* [Task details] Repeat the listing below in full, exactly as it stands.

* [Source excerpt]
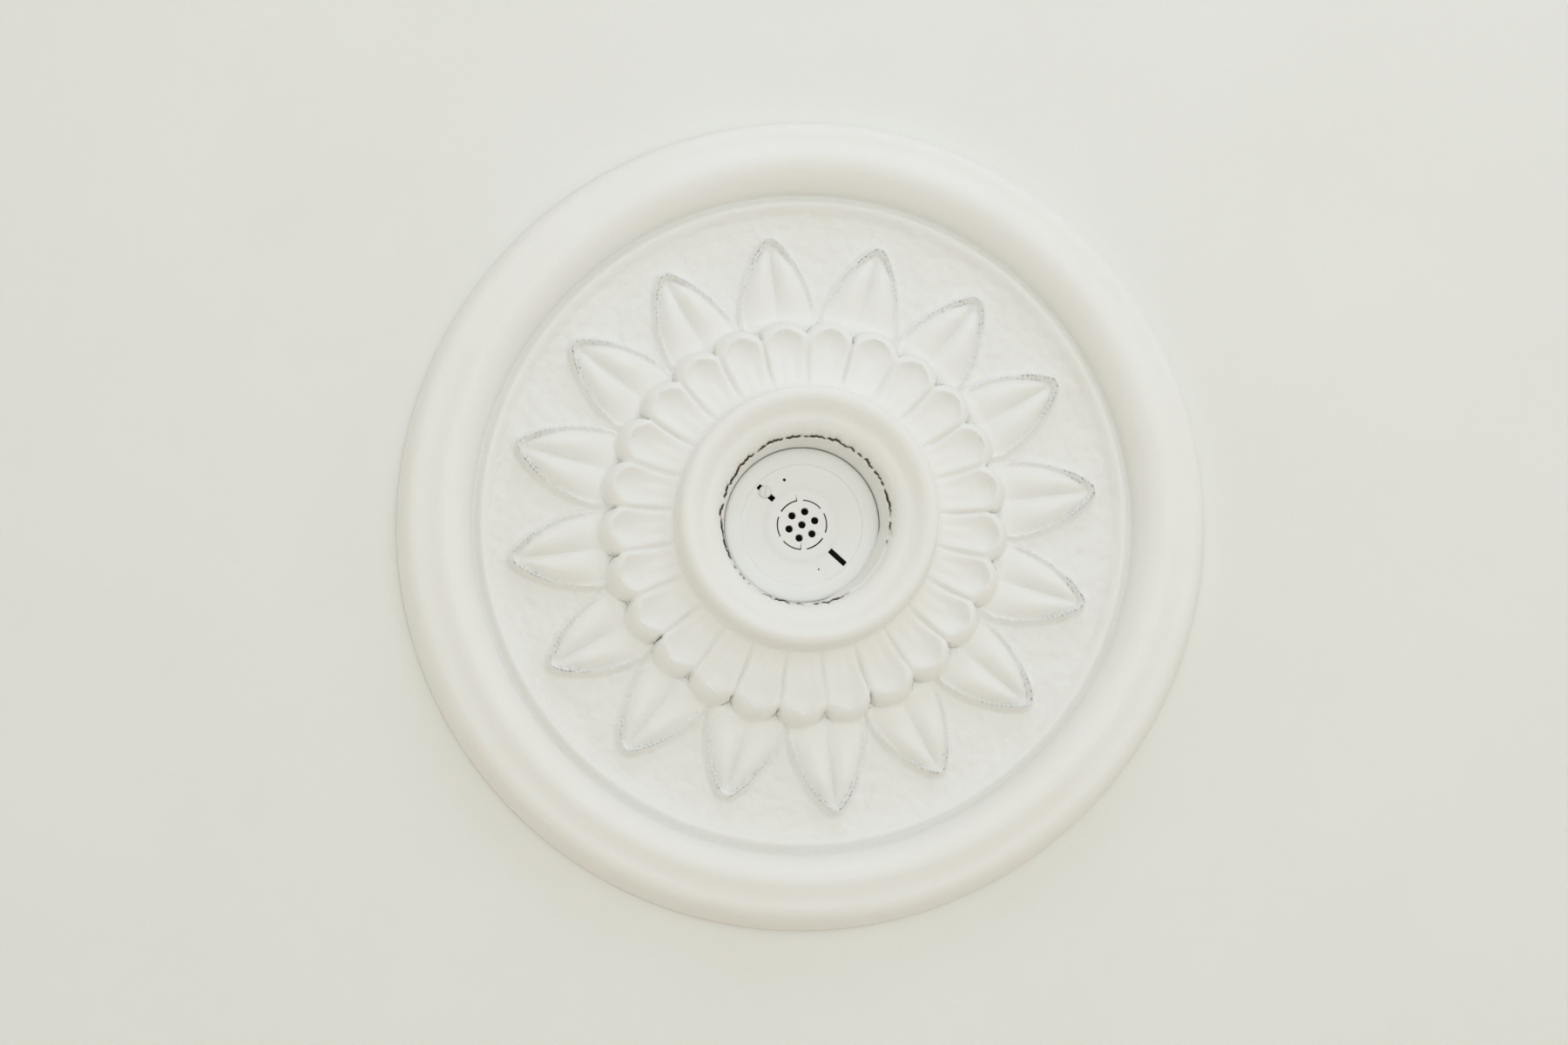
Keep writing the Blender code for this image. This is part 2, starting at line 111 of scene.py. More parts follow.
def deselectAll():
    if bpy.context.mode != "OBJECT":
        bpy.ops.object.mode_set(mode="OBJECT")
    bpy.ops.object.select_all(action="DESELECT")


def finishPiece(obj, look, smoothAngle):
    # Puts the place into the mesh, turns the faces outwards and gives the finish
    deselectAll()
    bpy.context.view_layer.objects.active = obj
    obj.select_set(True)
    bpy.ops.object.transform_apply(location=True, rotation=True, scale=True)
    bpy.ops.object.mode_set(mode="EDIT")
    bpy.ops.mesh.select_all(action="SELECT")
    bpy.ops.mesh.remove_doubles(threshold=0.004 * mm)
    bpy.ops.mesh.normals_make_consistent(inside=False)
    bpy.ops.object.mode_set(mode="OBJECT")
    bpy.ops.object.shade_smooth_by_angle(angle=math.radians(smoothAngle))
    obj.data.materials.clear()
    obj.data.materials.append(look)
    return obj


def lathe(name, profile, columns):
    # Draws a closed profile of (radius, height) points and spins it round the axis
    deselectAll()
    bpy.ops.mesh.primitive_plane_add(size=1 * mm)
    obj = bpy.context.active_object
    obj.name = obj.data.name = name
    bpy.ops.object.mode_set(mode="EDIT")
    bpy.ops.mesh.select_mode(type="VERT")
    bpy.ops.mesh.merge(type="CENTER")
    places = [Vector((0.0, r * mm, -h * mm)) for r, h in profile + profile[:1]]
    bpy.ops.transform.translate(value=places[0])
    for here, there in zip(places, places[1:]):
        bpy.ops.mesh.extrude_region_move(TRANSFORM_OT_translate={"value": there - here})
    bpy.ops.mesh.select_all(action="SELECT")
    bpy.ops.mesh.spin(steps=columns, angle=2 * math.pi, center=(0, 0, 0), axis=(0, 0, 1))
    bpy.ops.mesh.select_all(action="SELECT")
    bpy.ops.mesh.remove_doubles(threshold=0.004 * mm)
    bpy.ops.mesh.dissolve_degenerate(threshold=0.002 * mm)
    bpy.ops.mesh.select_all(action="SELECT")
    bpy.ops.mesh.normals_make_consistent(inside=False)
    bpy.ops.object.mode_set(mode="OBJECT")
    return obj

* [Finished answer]
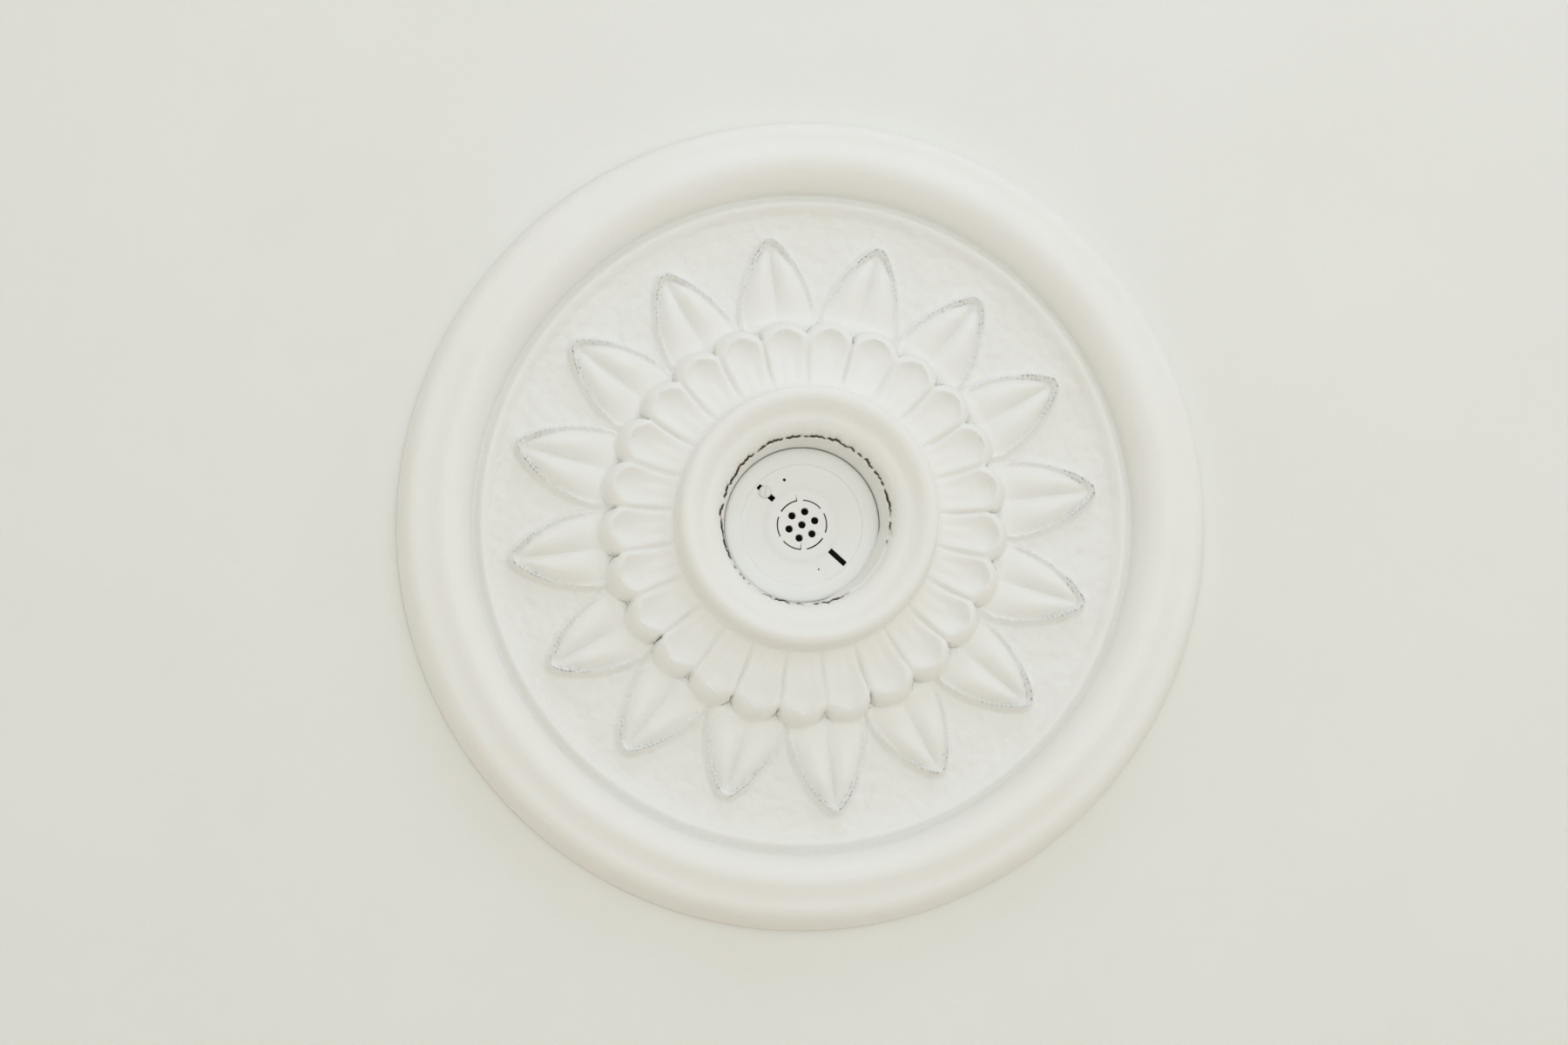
Keep writing the Blender code for this image. This is part 2, starting at line 111 of scene.py. More parts follow.
def deselectAll():
    if bpy.context.mode != "OBJECT":
        bpy.ops.object.mode_set(mode="OBJECT")
    bpy.ops.object.select_all(action="DESELECT")


def finishPiece(obj, look, smoothAngle):
    # Puts the place into the mesh, turns the faces outwards and gives the finish
    deselectAll()
    bpy.context.view_layer.objects.active = obj
    obj.select_set(True)
    bpy.ops.object.transform_apply(location=True, rotation=True, scale=True)
    bpy.ops.object.mode_set(mode="EDIT")
    bpy.ops.mesh.select_all(action="SELECT")
    bpy.ops.mesh.remove_doubles(threshold=0.004 * mm)
    bpy.ops.mesh.normals_make_consistent(inside=False)
    bpy.ops.object.mode_set(mode="OBJECT")
    bpy.ops.object.shade_smooth_by_angle(angle=math.radians(smoothAngle))
    obj.data.materials.clear()
    obj.data.materials.append(look)
    return obj


def lathe(name, profile, columns):
    # Draws a closed profile of (radius, height) points and spins it round the axis
    deselectAll()
    bpy.ops.mesh.primitive_plane_add(size=1 * mm)
    obj = bpy.context.active_object
    obj.name = obj.data.name = name
    bpy.ops.object.mode_set(mode="EDIT")
    bpy.ops.mesh.select_mode(type="VERT")
    bpy.ops.mesh.merge(type="CENTER")
    places = [Vector((0.0, r * mm, -h * mm)) for r, h in profile + profile[:1]]
    bpy.ops.transform.translate(value=places[0])
    for here, there in zip(places, places[1:]):
        bpy.ops.mesh.extrude_region_move(TRANSFORM_OT_translate={"value": there - here})
    bpy.ops.mesh.select_all(action="SELECT")
    bpy.ops.mesh.spin(steps=columns, angle=2 * math.pi, center=(0, 0, 0), axis=(0, 0, 1))
    bpy.ops.mesh.select_all(action="SELECT")
    bpy.ops.mesh.remove_doubles(threshold=0.004 * mm)
    bpy.ops.mesh.dissolve_degenerate(threshold=0.002 * mm)
    bpy.ops.mesh.select_all(action="SELECT")
    bpy.ops.mesh.normals_make_consistent(inside=False)
    bpy.ops.object.mode_set(mode="OBJECT")
    return obj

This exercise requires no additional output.